Prima d’iniziare il raid ci verrà chiesto anzitutto il pg di quale compagnia usare. Per ora le differenze sono minime (ricordiamo che il gioco non è ancora uscito nella versione completa), cambia la lingua delle esclamazioni, dato che i personaggi BEAR aggiungeranno un po’ di russo al tutto, e cambiano alcuni tratti facciali del soldato, che in ogni caso sarà brutto come la morte, senza collo, col naso tozzo e la faccia da pugile. Il classico criminale di guerra est europeo che non vorresti mai farti nemico. Dopodiché andremo a scegliere l’equipaggiamento per il nostro primo raid. All’inizio avremo a disposizione solo una pistola, zaini e vestiario tattico, acqua, cibo, medikit e munizioni. Fatto questo ci verrà chiesto se assicurare il nostro equipaggiamento. Nel caso di morte, usciti dal raid avremo ancora con noi il materiale assicurato, tutto il resto invece andrà smarrito, per la fortuna del giocatore che s’imbatterà nel nostro cadavere. Ebbene sì, niente respawn, morire una volta significa fallire il raid e perdere l’equipaggiamento. Potremo comunque assicurarne una parte nei limiti del denaro che avremo a disposizione.

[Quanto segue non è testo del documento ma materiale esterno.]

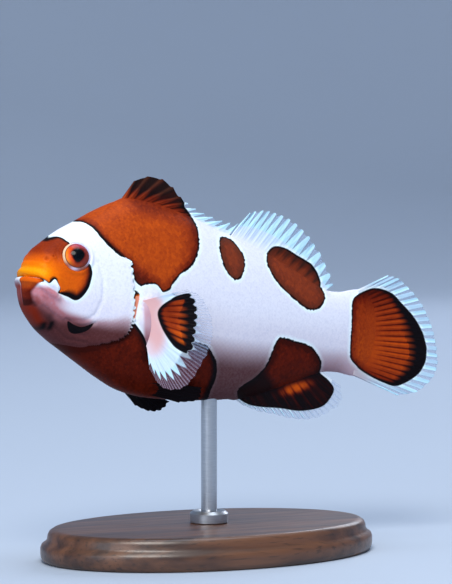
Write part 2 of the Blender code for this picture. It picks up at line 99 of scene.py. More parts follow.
# Markings: each patch is a closed outline of (along, high, width of its black edge). The crescent's
# edge is wider than the patch, which is black all over.
PATCHES = {
    "mask": ((-4, 9.5, 0.1), (2.2, 8.7, 0.12), (3.4, 9.1, 0.25), (4.6, 9.7, 0.35), (5.7, 9.0, 0.38),
             (6.6, 7.4, 0.3), (8.0, 6.6, 0.3), (9.3, 5.6, 0.5), (10.1, 4.2, 0.75), (10.0, 2.6, 0.85),
             (9.6, 0.9, 0.95), (8.5, -0.9, 1.2), (7.4, -1.5, 1.5), (6.0, -1.1, 1.4), (4.6, -0.8, 0.6),
             (4.0, -0.6, 0.3), (4.25, 0.2, 0.05), (3.9, 0.9, 0.05), (3.45, 1.6, 0.2),
             (3.1, 1.72, 0.45), (2.7, 1.35, 0.55), (2.3, 0.92, 0.45), (2.0, 0.85, 0.15),
             (1.6, 1.15, 0.05), (1.1, 1.4, 0.05), (0.1, 1.62, 0.05), (-4, 1.8, 0.05)),
    "chin": ((-4, 1.75, 0), (0.1, 1.62, 0), (0.8, 1.52, 0.03), (1.3, 1.22, 0.12), (1.0, 0.85, 0.03),
             (0.65, 0.4, 0), (0.35, -0.2, 0), (0.2, -0.9, 0), (0.35, -1.6, 0), (0.6, -2.3, 0),
             (0.85, -3.0, 0), (0.7, -3.6, 0), (0, -3.9, 0), (-4, -4.0, 0)),
    "saddle": ((8.6, 14.6, 0.3), (9.6, 13.0, 0.35), (10.6, 12.2, 0.5), (11.7, 10.7, 0.7), (13.3, 9.2, 0.85),
               (15.6, 7.8, 0.8), (17.4, 6.9, 0.5), (18.5, 5.8, 0.3), (19.3, 4.0, 0.3), (20.6, 3.1, 0.35),
               (22.0, 3.6, 0.3), (23.6, 3.8, 0.25), (24.6, 3.2, 0.3), (25.3, 2.6, 0.35), (26.6, 3.2, 0.35),
               (27.2, 4.4, 0.3), (28.6, 6.3, 0.3), (30.5, 7.8, 0.35), (31.7, 9.3, 0.4), (32.6, 11.6, 0.4),
               (32.9, 14.2, 0.4), (32.8, 16.2, 0.4), (32.0, 18.0, 0.5), (30.6, 19.6, 0.6), (30.6, 23.0, 0.6),
               (24.0, 28.0, 0.5), (14.0, 28.0, 0.5)),
    "oval": ((37.6, 14.0, 0.25), (38.3, 14.75, 0.25), (39.6, 14.85, 0.25), (41.0, 14.3, 0.25),
             (42.6, 12.4, 0.25), (43.0, 10.6, 0.25), (42.6, 8.9, 0.25), (41.9, 7.6, 0.3), (40.9, 7.05, 0.3),
             (39.8, 7.3, 0.3), (38.6, 8.4, 0.3), (37.7, 10.2, 0.3), (37.3, 12.2, 0.3)),
    "rear_spot": ((48.9, 13.3, 0.3), (50.3, 14.7, 0.3), (52.8, 14.7, 0.3), (55.4, 13.8, 0.35),
                  (57.6, 13.1, 0.4), (59.4, 12.3, 0.45), (60.8, 10.9, 0.45), (61.6, 9.4, 0.4),
                  (61.7, 8.2, 0.35), (62.3, 7.3, 0.3), (62.3, 6.2, 0.3), (61.5, 5.0, 0.3), (60.4, 4.1, 0.3),
                  (58.8, 3.7, 0.35), (57.3, 3.9, 0.35), (55.4, 4.8, 0.35), (53.0, 6.1, 0.3),
                  (50.8, 7.6, 0.3), (49.2, 9.3, 0.3), (48.3, 11.2, 0.3)),
    "anal": ((51.6, -2.5, 0.3), (53.4, -2.2, 0.3), (55.8, -2.5, 0.35), (58.0, -2.7, 0.35),
             (60.0, -3.4, 0.35), (61.6, -4.6, 0.4), (62.7, -5.9, 0.45), (63.1, -7.2, 0.4), (63.4, -8.0, 0.4),
             (65.4, -9.3, 0.3), (66.7, -10.9, 0.3), (66.0, -13.0, 0.3), (64.3, -14.6, 0.3),
             (60.4, -15.6, 0.3), (56.4, -15.5, 0.3), (52.8, -15.7, 0.3), (50.0, -15.6, 0.3),
             (47.6, -14.8, 0.3), (45.8, -13.6, 0.4), (46.4, -12.1, 0.5), (48.0, -10.9, 0.5),
             (49.5, -9.1, 0.4), (50.4, -7.1, 0.4), (50.8, -4.8, 0.35)),
    "tail": ((68.6, 5.6, 0.3), (69.2, 6.9, 0.3), (71.0, 7.9, 0.3), (73.6, 8.8, 0.35), (75.9, 8.7, 0.5),
             (78.1, 8.0, 0.8), (79.5, 6.9, 1.3), (81.2, 5.4, 2.0), (82.9, 3.9, 2.8), (84.5, 2.0, 3.6),
             (85.8, -0.3, 4.2), (86.5, -2.8, 4.5), (86.4, -5.1, 4.4), (85.3, -7.1, 3.9), (83.6, -8.5, 3.1),
             (81.7, -9.5, 2.1), (79.5, -10.0, 1.2), (77.2, -9.4, 0.6), (74.7, -8.5, 0.4), (72.0, -7.2, 0.4),
             (70.2, -6.0, 0.4), (68.9, -4.6, 0.35), (68.5, -1.0, 0.3), (68.5, 3.0, 0.3)),
    "breast": ((4.8, -8.4, 0), (7.0, -8.9, 0), (9.0, -9.5, 0), (11.2, -9.6, 0), (13.2, -8.8, 0),
               (15.0, -7.9, 0.12), (18.0, -6.6, 0.3), (19.3, -4.4, 0.4), (19.7, -3.2, 0.5),
               (21.4, -4.6, 0.6), (23.0, -6.2, 0.6), (24.2, -8.0, 0.6), (25.2, -9.6, 0.5),
               (27.5, -8.6, 0.4), (30.0, -7.0, 0.4), (33.2, -5.6, 0.4), (36.0, -5.8, 0.5),
               (37.6, -7.0, 0.7), (39.0, -8.8, 1.0), (39.8, -11.0, 1.2), (39.9, -14.0, 1.3),
               (39.7, -19.5, 1.2), (20.0, -22.0, 0.5), (3.0, -15.0, 0)),
    "crescent": ((7.2, -5.5, 9), (8.6, -5.9, 9), (10.0, -6.1, 9), (11.2, -5.6, 9), (12.2, -5.0, 9),
                 (11.5, -6.3, 9), (10.4, -7.1, 9), (9.3, -7.5, 9), (8.1, -7.1, 9)),
    "gill_spot": ((19.0, 1.6, 0.1), (20.2, 2.0, 0.15), (20.7, 1.2, 0), (20.5, -1.0, 0), (20.3, -3.0, 0),
                  (19.2, -3.2, 0)),
}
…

Terminati i preparativi, non dovremo far altro che gettarci in una delle varie mappe di Tarkov, e sopravvivere. Il paesaggio come detto sarà quello di una città in rovina e dei suoi dintorni boscosi, purtroppo non molto vario. Per dare un maggiore senso d’immersività al gioco, non ci saranno musiche di sottofondo. All’inizio vagheremo con un equipaggiamento scarso e poco competitivo, il nostro scopo sarà principalmente quello di passare inosservati mentre facciamo scorta di altro equipaggiamento sul campo. Sopravvivendo al raid, giungendo vivi al punto di estrazione, tutto ciò che abbiamo raccolto sarà nuovamente utilizzabile per la partita successiva. Un buon consiglio è di non precipitarsi subito nel multiplayer, ma familiarizzare con le meccaniche giocando alcune partite offline.
Per dare modo ai neofiti di sparare qualche colpo senza temere l’ira di giocatori esperti e super equipaggiati, gli sviluppatori hanno deciso di popolare la mappa con quelli che nel gergo vengono chiamati “scavs”, abbreviativo di “scavengers”, ovvero i sopravvissuti non affiliati né all’USEC né alla BEAR che cercano di fare fortuna raccogliendo equipaggiamento abbandonato, o che semplicemente provano a tirare avanti nella zona segnata dal conflitto. Png dunque, gli unici bersagli ai quali è consigliabile dare battaglia prima di aver fatto esperienza. Il gioco richiede un certo impegno ad ogni partita, è necessario avanzare con cautela e pianificare le mosse, conoscere le varie sfaccettature della mappa, ingaggiare il nemico con cautela. Non è quindi adatto al giocatore occasionale.
Le meccaniche non puntano sull’azione ma sul realismo. Come detto non esiste il respawn, inoltre non c’è quasi alcuna traccia di HUD, ciò significa ad esempio che per tenere il conto delle munizioni dovremo controllare quante ce ne rimangono dalla finestra d’inventario. Niente mirino al centro della visuale, prima di mettere le mani sopra un reflex avremo bisogno di più tempo per prendere la mira, sarà quindi vitale riuscire a scivolare dietro le spalle del nemico. Attenzione, meglio non sottovalutare gli scontri a fuoco, potremo anche avere la meglio sugli avversari, ma una pallottola è sempre una pallottola. Se allontanandoci dalla battaglia udiremo il nostro personaggio che ansima, dovremo sbrigarci a curarlo, dato che il povero diavolo starà rischiando di morire dissanguato.
Nonostante la grafica sia tutt’altro che sorprendente, l’ottimizzazione lascia un po’ a desiderare. Non è consigliabile soffrire cali di fps durante il gioco, bisogna far contare ogni proiettile, e la fluidità della telecamera è importante, quindi conviene abbassare il dettaglio grafico se la gpu lo richiede. Il comparto audio regala una soddisfacente atmosfera da “calma prima della tempesta”, ma una tutt’altro che soddisfacente resa dei colpi e delle esplosioni.
Complessivamente il gioco è molto originale e ben strutturato, anche se tutt’ora in versione beta. Le meccaniche premiano l’ingegno sopra i riflessi, quindi accumulare esperienza durante i raid è più importante che averne in altri fps. Come titolo ha le carte in regola per diventare un ottimo prodotto completo, diverso dal solito e allettante per chi cerca un buon livello di competitività. Guadagna punti se giocato in coop.
Al momento il gioco è disponibile solo in Inglese, Tedesco e Russo.